Most economists (myself included until recently) have generally tossed off the problems created by the economic impacts of disarmament as being easily handled with modern monetary and fiscal policies. But the political pressures raised by threatened labor and industry alike are already very real, as witness also the difficulty the Defense Department is having in refusing to build more than three B-70's (other factors are also involved here) and in cutting off production of Republic Aviation's F-105 fighters. . . .

Let me suggest four steps we could take to begin dealing with these problems:

1. Expand and strengthen the Arms Control and Disarmament Agency. Still woefully weak, it needs more and better staff, more money, more creative leadership, and more support from the public and Congress. It has an economics section where, with sufficient public pressure, much of the needed research could be carried out or contracted for.

2. Create an Office for Disarmament Planning in the Bureau of the Budget, rather than a separate Commission as your editorial suggested. If a new outfit is to be created, by all means let it placed where it can share in existing power and have a reasonable chance to be effective. Because of the jobs it should do, the Budget Bureau is probably the ideal place. This Office would work with all the major executive departments in drawing up alternative future programs of needed public expenditures, and with the Treasury on tax programs, based on estimates of possible patterns of defense spending.

3. Establish somewhere within the executive branch of each state that is likely to be seriously affected a division or bureau or office similar to that in the Budget Bureau in Washington. These state planning offices would help gather the information needed by the Washington planners and they would receive information from Washington on likely impacts upon their state and on suggested new directions for industrial development.
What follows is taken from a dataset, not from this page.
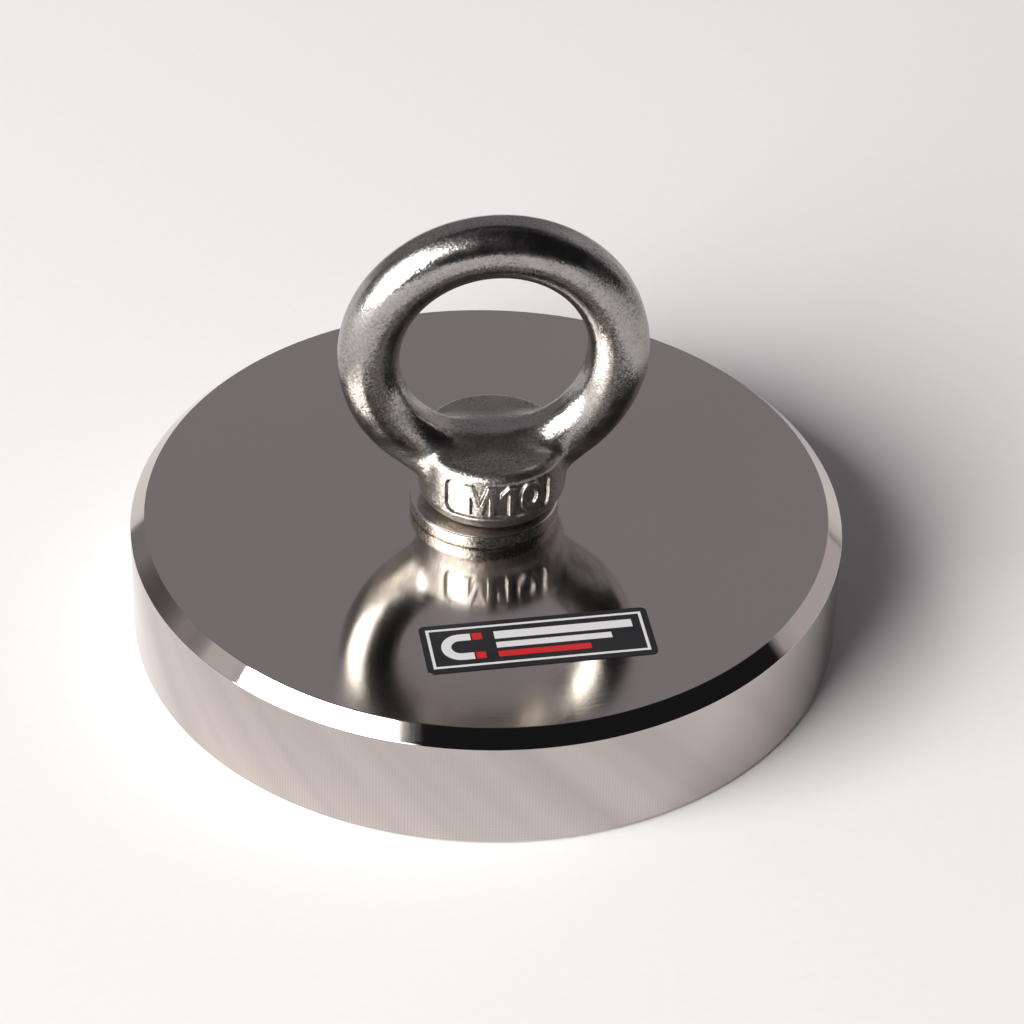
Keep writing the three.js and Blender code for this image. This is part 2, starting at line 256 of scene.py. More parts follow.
def mark_distance(s, h):
    """Signed distance to the thread size's figures, laid flat: s along the neck, h up it."""
    wide = MARK_M + MARK_1 + MARK_0 + 2 * MARK_GAP
    s = s + wide / 2
    one = MARK_M + MARK_GAP
    zero = one + MARK_1 + MARK_GAP + MARK_0 / 2
    far = np.hypot((s - zero) / (MARK_0 / 2), (h - MARK_H / 2) / (MARK_H / 2))
    ring = np.abs((far - 0.79) * (MARK_0 / 2 + MARK_H / 2) / 2) - STROKE / 2
    return np.minimum(np.minimum(polygon_distance(s, h, M_SHAPE),
                                 polygon_distance(s - one, h, ONE_SHAPE)), ring)


def past_corner(a, b):
    """How far past a rounded corner a point is, from how far it is past each side."""
    return np.hypot(np.maximum(a, 0), np.maximum(b, 0)) + np.minimum(np.maximum(a, b), 0)


def eye_field(p):
    """Negative inside the forging. p is in millimetres from the middle of the collar's foot."""
    x, y, z = p[:, 0], p[:, 1], p[:, 2]
    up = z - (EYE_Z - SEAT)
    rho = np.hypot(x, up)
    low = np.abs(np.arctan2(x, -up))
    swell = RING_SWELL * (1 - ramp(low, math.radians(26), math.radians(40)))
    u = rho - EYE_R
    grown = 1 + swell
    u = np.where(u > 0, u / grown, u)
    w = y / grown
    tube = (np.hypot(u / (WIRE / 2 + 0.15), w / 3.95) - 1) * 4.0
    tube = smooth_max(tube, np.abs(u) - WIRE / 2, 0.12)
    # the neck, with a well rounded foot, its rim rounded over and its top slightly crowned
    radial = np.hypot(x, y)
    angle = np.arctan2(x, -y)
    skin = NECK_R * np.ones_like(x)
    near = (np.abs(angle) < PANEL_HALF + 0.3) & (z > PANEL_LOW - 1) & (z < PANEL_HIGH + 1)
    if near.any():
        a, h = angle[near], z[near]
        half_h = (PANEL_HIGH - PANEL_LOW) / 2
        across = np.abs(a) * NECK_R - (PANEL_HALF * NECK_R - PANEL_CORNER)
        along = np.abs(h - (PANEL_LOW + half_h)) - (half_h - PANEL_CORNER)
        panel = past_corner(across, along) - PANEL_CORNER
        foot = PANEL_LOW + half_h - MARK_H / 2
        mark = mark_distance((a - MARK_SHIFT) * NECK_R, h - foot)
        skin[near] -= PANEL_DEEP * ramp(-panel, -0.1, 0.16)
        skin[near] += MARK_RELIEF * ramp(-mark, -0.13, 0.12)
    top = NECK_H + NECK_CROWN * (1 - (radial / NECK_R) ** 2)
    upper = past_corner((radial - skin + RIM_IN) / RIM_IN, (z - top + RIM_DOWN) / RIM_DOWN) - 1
    lower = past_corner((radial - skin + FOOT_IN) / FOOT_IN, (FOOT_UP - z) / FOOT_UP) - 1
    upper, lower = upper * RIM_DOWN, lower * FOOT_UP
    # the blend into the ring tightens towards the legs
    fillet = FILLET - FILLET_LOSS * ramp(np.abs(x), 4, 9)
    return smooth_min(tube, np.maximum(upper, lower), fillet)


def surface_net(field, xs, ys, zs):
    """Vertices and quads on a field's zero surface, from its values on a grid of uneven steps."""
    nx, ny, nz = len(xs), len(ys), len(zs)
    gx, gy, gz = np.meshgrid(xs, ys, zs, indexing="ij")
    points = np.stack([gx.ravel(), gy.ravel(), gz.ravel()], 1)
    values = np.concatenate([field(points[i:i + 400000]) for i in range(0, len(points), 400000)])
    values = values.reshape(nx, ny, nz)
    inside = values < 0
    corners = [(i, j, k) for i in (0, 1) for j in (0, 1) for k in (0, 1)]
    cut = lambda a, c: a[c[0]:nx - 1 + c[0], c[1]:ny - 1 + c[1], c[2]:nz - 1 + c[2]]
    count = sum(cut(inside, c).astype(np.int8) for c in corners)
    active = np.argwhere((count > 0) & (count < 8))
    number = np.full((nx - 1, ny - 1, nz - 1), -1, np.int64)
    number[tuple(active.T)] = np.arange(len(active))
    total, hits = np.zeros((len(active), 3)), np.zeros(len(active))
    for a in corners:
        for b in corners:
            if sum(b) != sum(a) + 1 or sum(abs(p - q) for p, q in zip(a, b)) != 1:
                continue
            ia, ib = active + a, active + b
            fa, fb = values[tuple(ia.T)], values[tuple(ib.T)]
            crossed = (fa < 0) != (fb < 0)
            t = np.where(crossed, fa / np.where(crossed, fa - fb, 1), 0)[:, None]
            pa = np.stack([xs[ia[:, 0]], ys[ia[:, 1]], zs[ia[:, 2]]], 1)
            pb = np.stack([xs[ib[:, 0]], ys[ib[:, 1]], zs[ib[:, 2]]], 1)
            total += np.where(crossed[:, None], pa + t * (pb - pa), 0)
            hits += crossed
    vertices = total / hits[:, None]
    quads = []
    for axis in range(3):
        others = [a for a in range(3) if a != axis]
        step = [slice(None)] * 3
        step[axis] = slice(0, -1)
        ahead = [slice(None)] * 3
        ahead[axis] = slice(1, None)
        here = np.argwhere(inside[tuple(step)] != inside[tuple(ahead)])
        here = here[(here[:, others[0]] > 0) & (here[:, others[1]] > 0)]
        around = []
        for d0, d1 in ((1, 1), (0, 1), (0, 0), (1, 0)):
            cell = here.copy()
            cell[:, others[0]] -= d0
            cell[:, others[1]] -= d1
            around.append(number[tuple(cell.T)])
        quad = np.stack(around, 1)
        starts_inside = inside[tuple(here.T)]
        flip = starts_inside if axis == 1 else ~starts_inside
        quad[flip] = quad[flip][:, ::-1]
        quads.append(quad)
    return vertices, np.concatenate(quads)


def settle(field, vertices, rounds=3, reach=0.12):
    """Moves vertices onto the zero surface along the field's slope."""
    h = 0.01
    for _ in range(rounds):
        value = field(vertices)
        slope = np.stack([
            (field(vertices + d) - field(vertices - d)) / (2 * h)
            for d in (np.eye(3) * h)
        ], 1)
        step = -(value / np.maximum((slope ** 2).sum(1), 0.2))[:, None] * slope
        size = np.linalg.norm(step, axis=1, keepdims=True)
        vertices = vertices + step * np.minimum(1, reach / np.maximum(size, 1e-9))
    return vertices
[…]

4. Bring the national economy back to full employment. This is surely the most overlooked and yet the most important link in any program to alleviate the impacts of shifts in defense spending. Unemployment is still at 5.5% and shows no signs of changing very rapidly. In only two months since 1953 has unemployment dipped below 4%; in only one month since 1957 has it been below 5%. This performance is shameful, and it is no wonder that many people are skeptical when economists tell them there will be no trouble in maintaining full employment no matter what happens to defense spending. Until we return to full employment all the economists and planning offices in the world will be unable to convince our workers and industrialists that disarmament poses no serious threats to them. Michael Brower, Instructor,   School of Industrial Management,   M.I.T.